> [Directions for this task] Repeat every line below exactly, word for word.

> [Dataset excerpts]
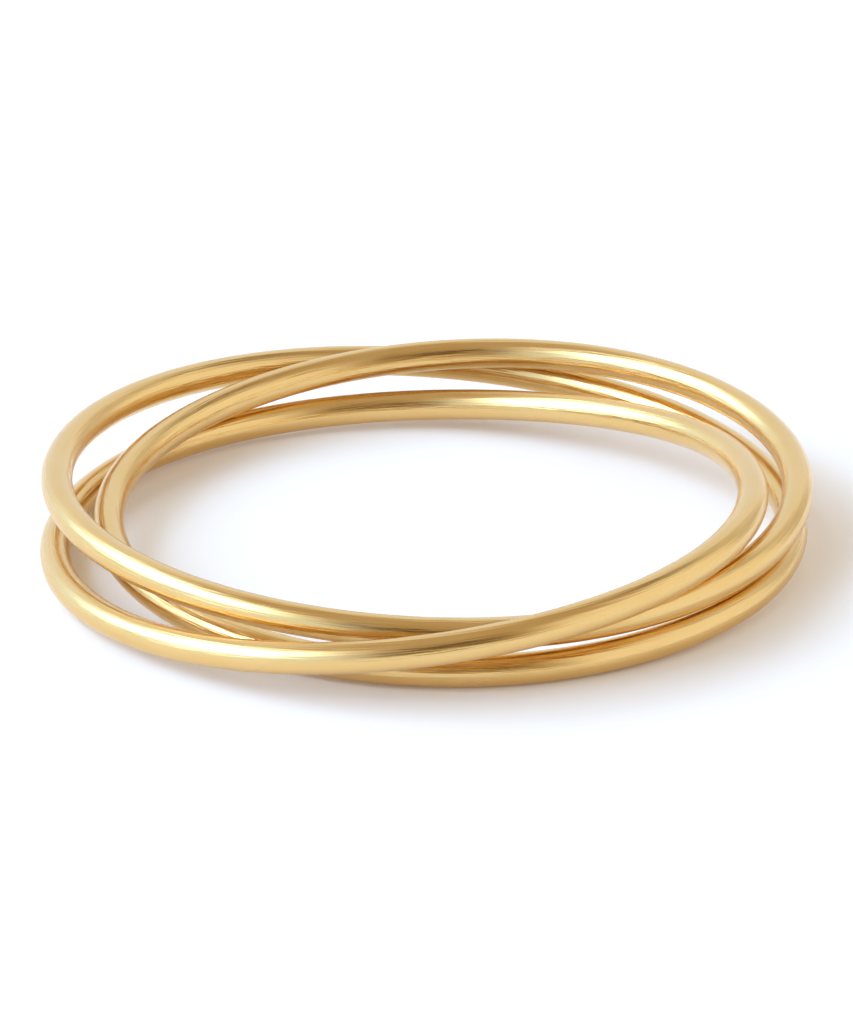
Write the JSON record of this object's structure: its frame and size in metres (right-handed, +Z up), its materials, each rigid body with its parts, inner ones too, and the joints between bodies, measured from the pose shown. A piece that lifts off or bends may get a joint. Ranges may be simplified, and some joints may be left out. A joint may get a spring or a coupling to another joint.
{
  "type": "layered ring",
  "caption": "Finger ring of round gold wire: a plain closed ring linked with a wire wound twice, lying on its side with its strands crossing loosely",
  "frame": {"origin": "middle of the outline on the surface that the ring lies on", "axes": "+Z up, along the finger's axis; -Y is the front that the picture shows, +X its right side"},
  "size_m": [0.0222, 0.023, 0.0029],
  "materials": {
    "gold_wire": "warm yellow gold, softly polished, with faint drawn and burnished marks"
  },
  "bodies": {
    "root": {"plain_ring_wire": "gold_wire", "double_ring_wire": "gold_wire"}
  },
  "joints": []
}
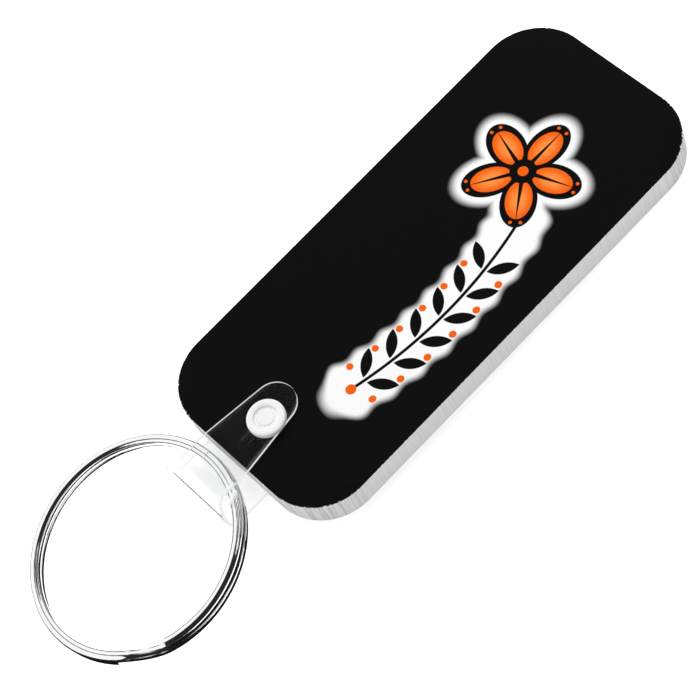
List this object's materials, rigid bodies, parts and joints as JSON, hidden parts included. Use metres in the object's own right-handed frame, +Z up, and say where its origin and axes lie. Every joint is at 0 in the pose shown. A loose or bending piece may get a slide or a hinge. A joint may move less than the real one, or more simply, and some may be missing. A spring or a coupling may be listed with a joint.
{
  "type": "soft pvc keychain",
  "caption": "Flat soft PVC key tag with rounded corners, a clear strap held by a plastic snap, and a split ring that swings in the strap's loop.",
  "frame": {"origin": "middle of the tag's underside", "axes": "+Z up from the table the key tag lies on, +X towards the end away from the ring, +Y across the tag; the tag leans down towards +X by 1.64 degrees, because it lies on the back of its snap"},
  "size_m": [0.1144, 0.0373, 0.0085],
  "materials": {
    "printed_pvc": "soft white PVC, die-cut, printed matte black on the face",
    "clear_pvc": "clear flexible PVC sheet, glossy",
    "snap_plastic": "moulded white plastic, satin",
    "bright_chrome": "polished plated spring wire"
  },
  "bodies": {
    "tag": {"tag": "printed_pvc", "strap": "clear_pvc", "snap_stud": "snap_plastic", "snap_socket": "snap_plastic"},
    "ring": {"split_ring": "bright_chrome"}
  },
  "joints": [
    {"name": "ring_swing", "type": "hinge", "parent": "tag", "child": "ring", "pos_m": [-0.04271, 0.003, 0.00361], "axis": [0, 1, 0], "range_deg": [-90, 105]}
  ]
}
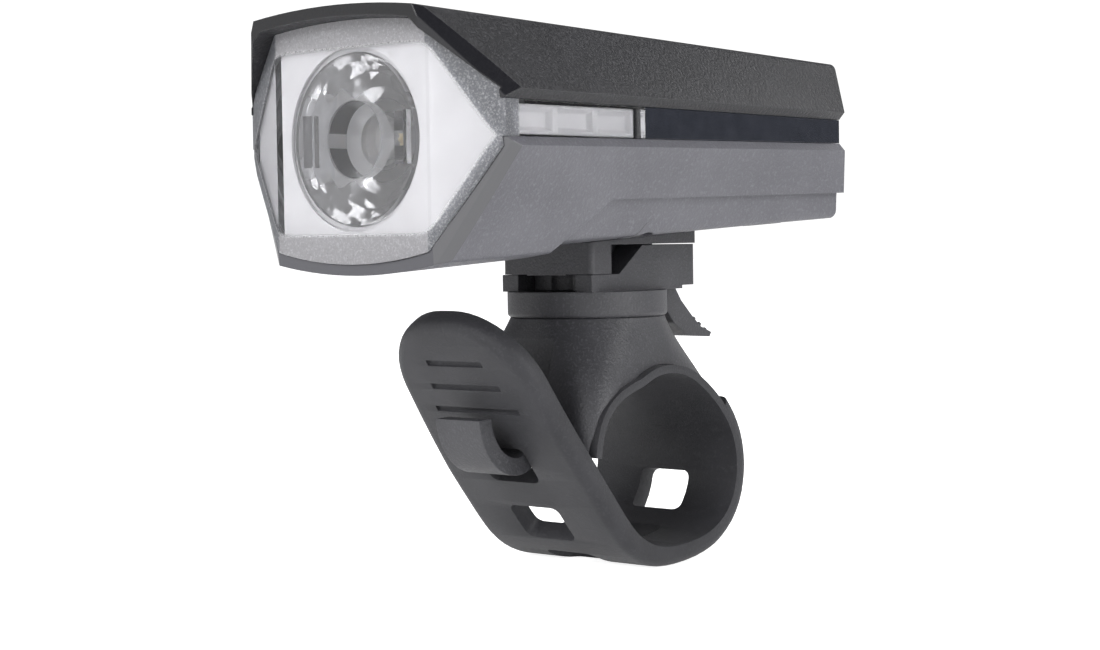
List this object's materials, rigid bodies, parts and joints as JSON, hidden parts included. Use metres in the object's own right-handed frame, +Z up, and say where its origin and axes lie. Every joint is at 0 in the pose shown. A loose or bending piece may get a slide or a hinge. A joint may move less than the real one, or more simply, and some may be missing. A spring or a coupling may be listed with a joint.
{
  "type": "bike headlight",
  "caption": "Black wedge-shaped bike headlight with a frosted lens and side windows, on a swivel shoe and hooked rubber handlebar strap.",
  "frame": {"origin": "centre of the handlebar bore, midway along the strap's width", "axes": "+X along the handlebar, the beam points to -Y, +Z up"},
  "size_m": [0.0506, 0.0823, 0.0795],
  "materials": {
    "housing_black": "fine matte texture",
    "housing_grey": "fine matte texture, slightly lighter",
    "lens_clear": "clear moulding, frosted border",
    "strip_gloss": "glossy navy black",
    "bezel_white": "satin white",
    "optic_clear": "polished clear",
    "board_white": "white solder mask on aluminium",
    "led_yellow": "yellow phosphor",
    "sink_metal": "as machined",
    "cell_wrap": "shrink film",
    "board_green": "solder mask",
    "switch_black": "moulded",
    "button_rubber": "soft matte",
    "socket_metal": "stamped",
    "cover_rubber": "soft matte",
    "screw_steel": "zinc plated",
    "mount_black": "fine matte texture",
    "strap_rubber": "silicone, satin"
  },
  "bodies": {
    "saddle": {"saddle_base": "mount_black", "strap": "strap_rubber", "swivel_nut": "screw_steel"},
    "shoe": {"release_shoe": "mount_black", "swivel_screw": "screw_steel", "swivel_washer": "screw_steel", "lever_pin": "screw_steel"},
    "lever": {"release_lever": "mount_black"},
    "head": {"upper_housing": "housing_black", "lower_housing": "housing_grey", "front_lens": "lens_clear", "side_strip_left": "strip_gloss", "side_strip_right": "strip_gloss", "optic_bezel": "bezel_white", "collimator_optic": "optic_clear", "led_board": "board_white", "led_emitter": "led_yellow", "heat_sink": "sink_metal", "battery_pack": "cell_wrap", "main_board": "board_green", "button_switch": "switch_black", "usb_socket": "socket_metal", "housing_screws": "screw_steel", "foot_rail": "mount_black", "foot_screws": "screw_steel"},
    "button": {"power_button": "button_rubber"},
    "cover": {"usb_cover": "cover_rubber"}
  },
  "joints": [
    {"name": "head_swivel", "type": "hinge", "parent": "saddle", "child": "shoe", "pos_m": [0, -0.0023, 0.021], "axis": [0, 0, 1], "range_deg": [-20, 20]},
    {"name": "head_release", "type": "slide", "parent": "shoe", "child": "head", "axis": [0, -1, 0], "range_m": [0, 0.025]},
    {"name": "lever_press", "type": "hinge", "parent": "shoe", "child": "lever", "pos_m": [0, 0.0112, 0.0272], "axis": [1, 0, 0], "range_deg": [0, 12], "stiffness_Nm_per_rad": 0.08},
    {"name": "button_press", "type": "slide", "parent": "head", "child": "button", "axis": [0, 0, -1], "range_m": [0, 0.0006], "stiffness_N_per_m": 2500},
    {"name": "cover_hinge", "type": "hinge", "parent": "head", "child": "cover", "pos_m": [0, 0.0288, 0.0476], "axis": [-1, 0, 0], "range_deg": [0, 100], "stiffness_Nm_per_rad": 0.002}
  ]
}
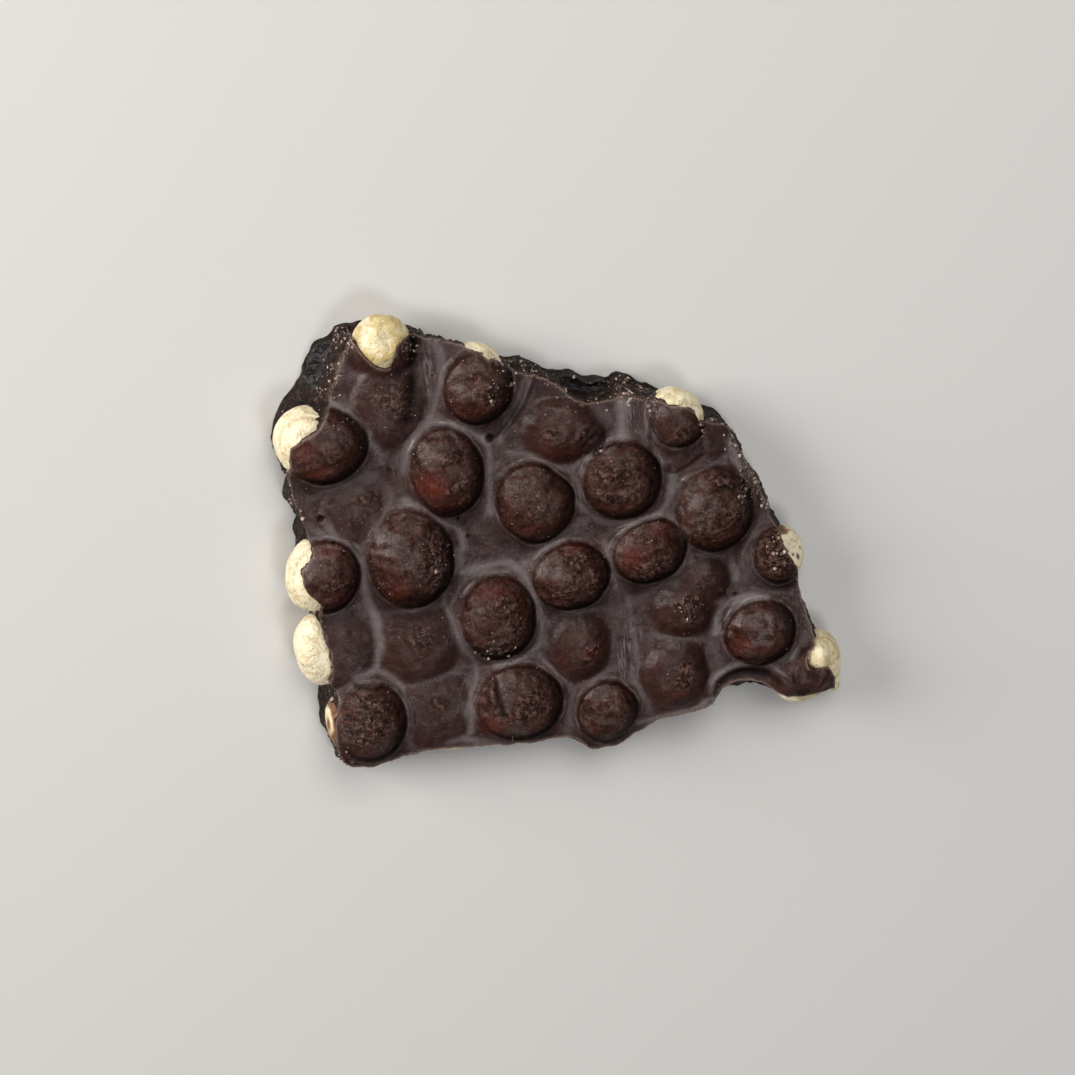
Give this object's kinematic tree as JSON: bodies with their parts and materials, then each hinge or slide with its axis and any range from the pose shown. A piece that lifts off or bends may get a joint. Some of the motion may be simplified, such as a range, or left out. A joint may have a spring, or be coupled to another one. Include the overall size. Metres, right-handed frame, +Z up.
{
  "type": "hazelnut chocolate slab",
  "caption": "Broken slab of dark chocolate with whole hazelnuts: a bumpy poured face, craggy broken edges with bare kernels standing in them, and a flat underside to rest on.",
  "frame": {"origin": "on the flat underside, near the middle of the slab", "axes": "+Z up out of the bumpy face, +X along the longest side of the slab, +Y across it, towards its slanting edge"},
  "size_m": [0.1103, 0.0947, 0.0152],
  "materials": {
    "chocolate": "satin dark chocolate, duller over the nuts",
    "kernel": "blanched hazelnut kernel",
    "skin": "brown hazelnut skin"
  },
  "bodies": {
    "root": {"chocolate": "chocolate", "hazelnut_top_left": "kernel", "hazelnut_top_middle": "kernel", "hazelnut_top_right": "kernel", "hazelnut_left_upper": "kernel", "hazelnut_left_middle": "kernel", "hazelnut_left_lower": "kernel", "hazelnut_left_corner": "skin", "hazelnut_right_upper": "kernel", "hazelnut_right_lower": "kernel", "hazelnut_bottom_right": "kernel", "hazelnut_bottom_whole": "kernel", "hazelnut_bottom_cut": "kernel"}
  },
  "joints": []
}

> [Solution to the problem]
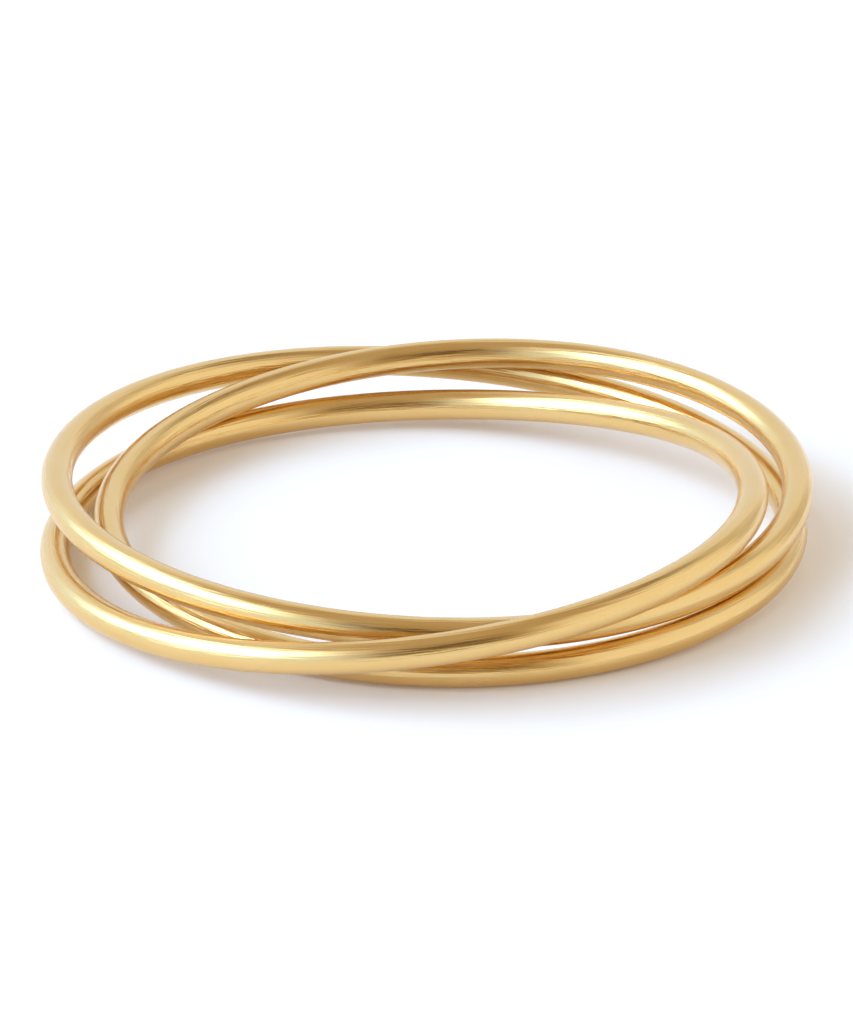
Write the JSON record of this object's structure: its frame and size in metres (right-handed, +Z up), its materials, each rigid body with its parts, inner ones too, and the joints between bodies, measured from the pose shown. A piece that lifts off or bends may get a joint. Ranges may be simplified, and some joints may be left out. A joint may get a spring or a coupling to another joint.
{
  "type": "layered ring",
  "caption": "Finger ring of round gold wire: a plain closed ring linked with a wire wound twice, lying on its side with its strands crossing loosely",
  "frame": {"origin": "middle of the outline on the surface that the ring lies on", "axes": "+Z up, along the finger's axis; -Y is the front that the picture shows, +X its right side"},
  "size_m": [0.0222, 0.023, 0.0029],
  "materials": {
    "gold_wire": "warm yellow gold, softly polished, with faint drawn and burnished marks"
  },
  "bodies": {
    "root": {"plain_ring_wire": "gold_wire", "double_ring_wire": "gold_wire"}
  },
  "joints": []
}
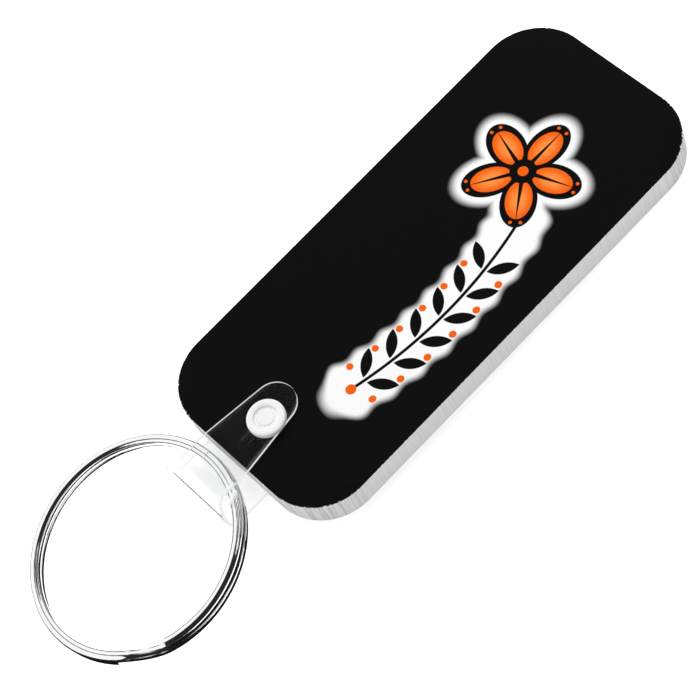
List this object's materials, rigid bodies, parts and joints as JSON, hidden parts included. Use metres in the object's own right-handed frame, +Z up, and say where its origin and axes lie. Every joint is at 0 in the pose shown. A loose or bending piece may get a slide or a hinge. A joint may move less than the real one, or more simply, and some may be missing. A spring or a coupling may be listed with a joint.
{
  "type": "soft pvc keychain",
  "caption": "Flat soft PVC key tag with rounded corners, a clear strap held by a plastic snap, and a split ring that swings in the strap's loop.",
  "frame": {"origin": "middle of the tag's underside", "axes": "+Z up from the table the key tag lies on, +X towards the end away from the ring, +Y across the tag; the tag leans down towards +X by 1.64 degrees, because it lies on the back of its snap"},
  "size_m": [0.1144, 0.0373, 0.0085],
  "materials": {
    "printed_pvc": "soft white PVC, die-cut, printed matte black on the face",
    "clear_pvc": "clear flexible PVC sheet, glossy",
    "snap_plastic": "moulded white plastic, satin",
    "bright_chrome": "polished plated spring wire"
  },
  "bodies": {
    "tag": {"tag": "printed_pvc", "strap": "clear_pvc", "snap_stud": "snap_plastic", "snap_socket": "snap_plastic"},
    "ring": {"split_ring": "bright_chrome"}
  },
  "joints": [
    {"name": "ring_swing", "type": "hinge", "parent": "tag", "child": "ring", "pos_m": [-0.04271, 0.003, 0.00361], "axis": [0, 1, 0], "range_deg": [-90, 105]}
  ]
}
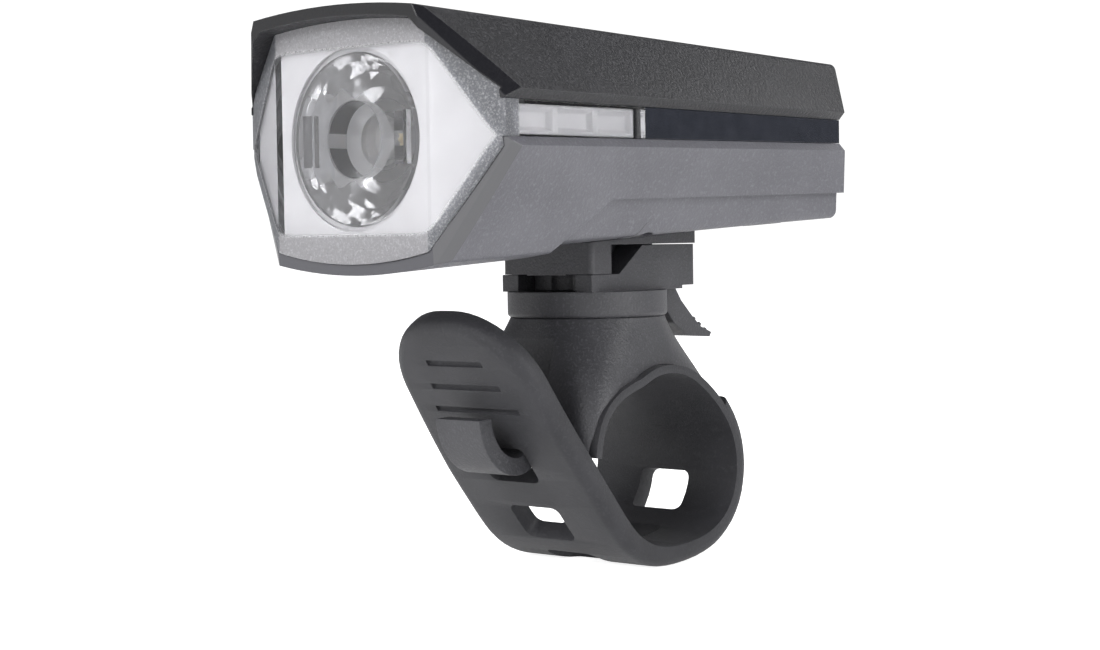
List this object's materials, rigid bodies, parts and joints as JSON, hidden parts included. Use metres in the object's own right-handed frame, +Z up, and say where its origin and axes lie. Every joint is at 0 in the pose shown. A loose or bending piece may get a slide or a hinge. A joint may move less than the real one, or more simply, and some may be missing. A spring or a coupling may be listed with a joint.
{
  "type": "bike headlight",
  "caption": "Black wedge-shaped bike headlight with a frosted lens and side windows, on a swivel shoe and hooked rubber handlebar strap.",
  "frame": {"origin": "centre of the handlebar bore, midway along the strap's width", "axes": "+X along the handlebar, the beam points to -Y, +Z up"},
  "size_m": [0.0506, 0.0823, 0.0795],
  "materials": {
    "housing_black": "fine matte texture",
    "housing_grey": "fine matte texture, slightly lighter",
    "lens_clear": "clear moulding, frosted border",
    "strip_gloss": "glossy navy black",
    "bezel_white": "satin white",
    "optic_clear": "polished clear",
    "board_white": "white solder mask on aluminium",
    "led_yellow": "yellow phosphor",
    "sink_metal": "as machined",
    "cell_wrap": "shrink film",
    "board_green": "solder mask",
    "switch_black": "moulded",
    "button_rubber": "soft matte",
    "socket_metal": "stamped",
    "cover_rubber": "soft matte",
    "screw_steel": "zinc plated",
    "mount_black": "fine matte texture",
    "strap_rubber": "silicone, satin"
  },
  "bodies": {
    "saddle": {"saddle_base": "mount_black", "strap": "strap_rubber", "swivel_nut": "screw_steel"},
    "shoe": {"release_shoe": "mount_black", "swivel_screw": "screw_steel", "swivel_washer": "screw_steel", "lever_pin": "screw_steel"},
    "lever": {"release_lever": "mount_black"},
    "head": {"upper_housing": "housing_black", "lower_housing": "housing_grey", "front_lens": "lens_clear", "side_strip_left": "strip_gloss", "side_strip_right": "strip_gloss", "optic_bezel": "bezel_white", "collimator_optic": "optic_clear", "led_board": "board_white", "led_emitter": "led_yellow", "heat_sink": "sink_metal", "battery_pack": "cell_wrap", "main_board": "board_green", "button_switch": "switch_black", "usb_socket": "socket_metal", "housing_screws": "screw_steel", "foot_rail": "mount_black", "foot_screws": "screw_steel"},
    "button": {"power_button": "button_rubber"},
    "cover": {"usb_cover": "cover_rubber"}
  },
  "joints": [
    {"name": "head_swivel", "type": "hinge", "parent": "saddle", "child": "shoe", "pos_m": [0, -0.0023, 0.021], "axis": [0, 0, 1], "range_deg": [-20, 20]},
    {"name": "head_release", "type": "slide", "parent": "shoe", "child": "head", "axis": [0, -1, 0], "range_m": [0, 0.025]},
    {"name": "lever_press", "type": "hinge", "parent": "shoe", "child": "lever", "pos_m": [0, 0.0112, 0.0272], "axis": [1, 0, 0], "range_deg": [0, 12], "stiffness_Nm_per_rad": 0.08},
    {"name": "button_press", "type": "slide", "parent": "head", "child": "button", "axis": [0, 0, -1], "range_m": [0, 0.0006], "stiffness_N_per_m": 2500},
    {"name": "cover_hinge", "type": "hinge", "parent": "head", "child": "cover", "pos_m": [0, 0.0288, 0.0476], "axis": [-1, 0, 0], "range_deg": [0, 100], "stiffness_Nm_per_rad": 0.002}
  ]
}
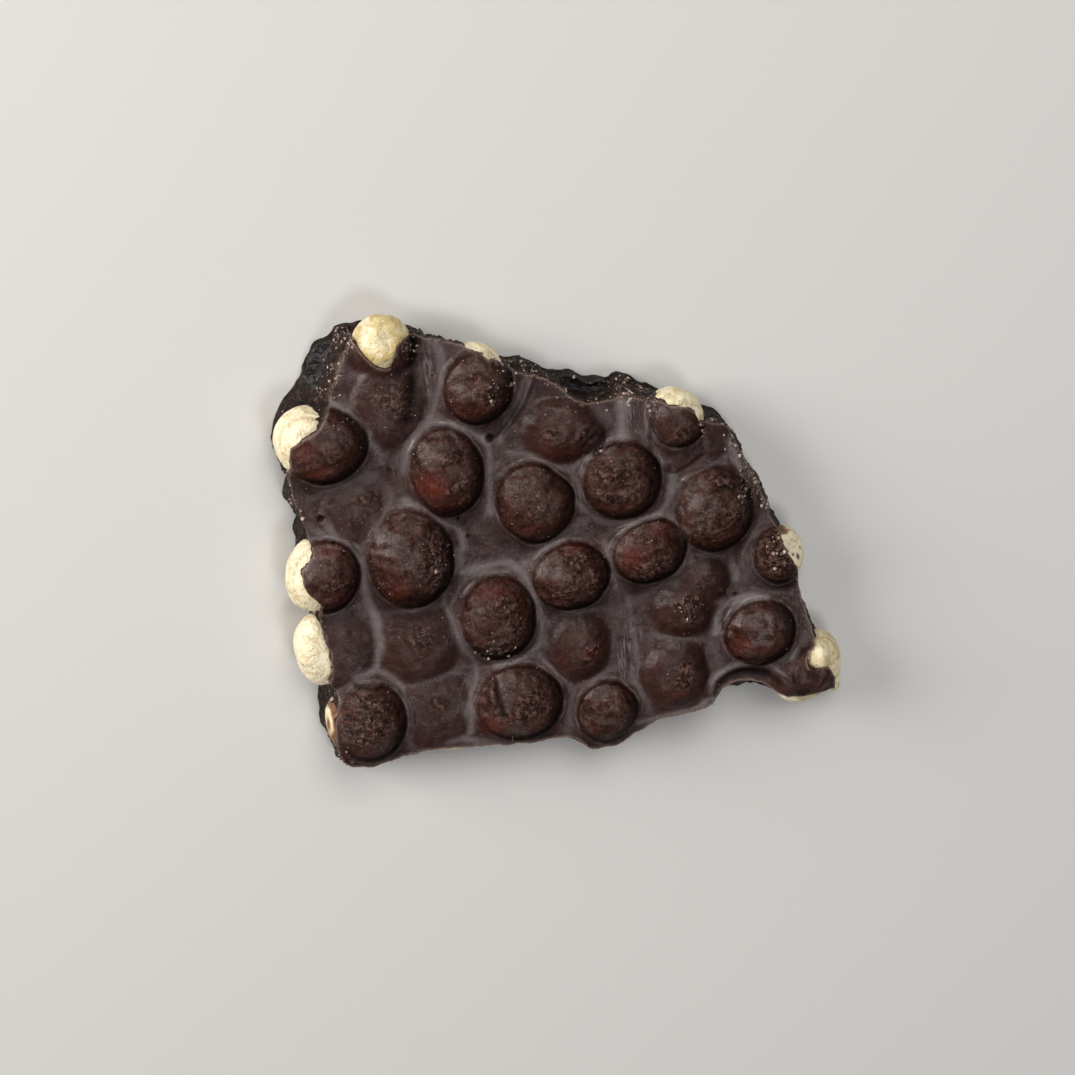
Give this object's kinematic tree as JSON: bodies with their parts and materials, then each hinge or slide with its axis and any range from the pose shown. A piece that lifts off or bends may get a joint. Some of the motion may be simplified, such as a range, or left out. A joint may have a spring, or be coupled to another one. Include the overall size. Metres, right-handed frame, +Z up.
{
  "type": "hazelnut chocolate slab",
  "caption": "Broken slab of dark chocolate with whole hazelnuts: a bumpy poured face, craggy broken edges with bare kernels standing in them, and a flat underside to rest on.",
  "frame": {"origin": "on the flat underside, near the middle of the slab", "axes": "+Z up out of the bumpy face, +X along the longest side of the slab, +Y across it, towards its slanting edge"},
  "size_m": [0.1103, 0.0947, 0.0152],
  "materials": {
    "chocolate": "satin dark chocolate, duller over the nuts",
    "kernel": "blanched hazelnut kernel",
    "skin": "brown hazelnut skin"
  },
  "bodies": {
    "root": {"chocolate": "chocolate", "hazelnut_top_left": "kernel", "hazelnut_top_middle": "kernel", "hazelnut_top_right": "kernel", "hazelnut_left_upper": "kernel", "hazelnut_left_middle": "kernel", "hazelnut_left_lower": "kernel", "hazelnut_left_corner": "skin", "hazelnut_right_upper": "kernel", "hazelnut_right_lower": "kernel", "hazelnut_bottom_right": "kernel", "hazelnut_bottom_whole": "kernel", "hazelnut_bottom_cut": "kernel"}
  },
  "joints": []
}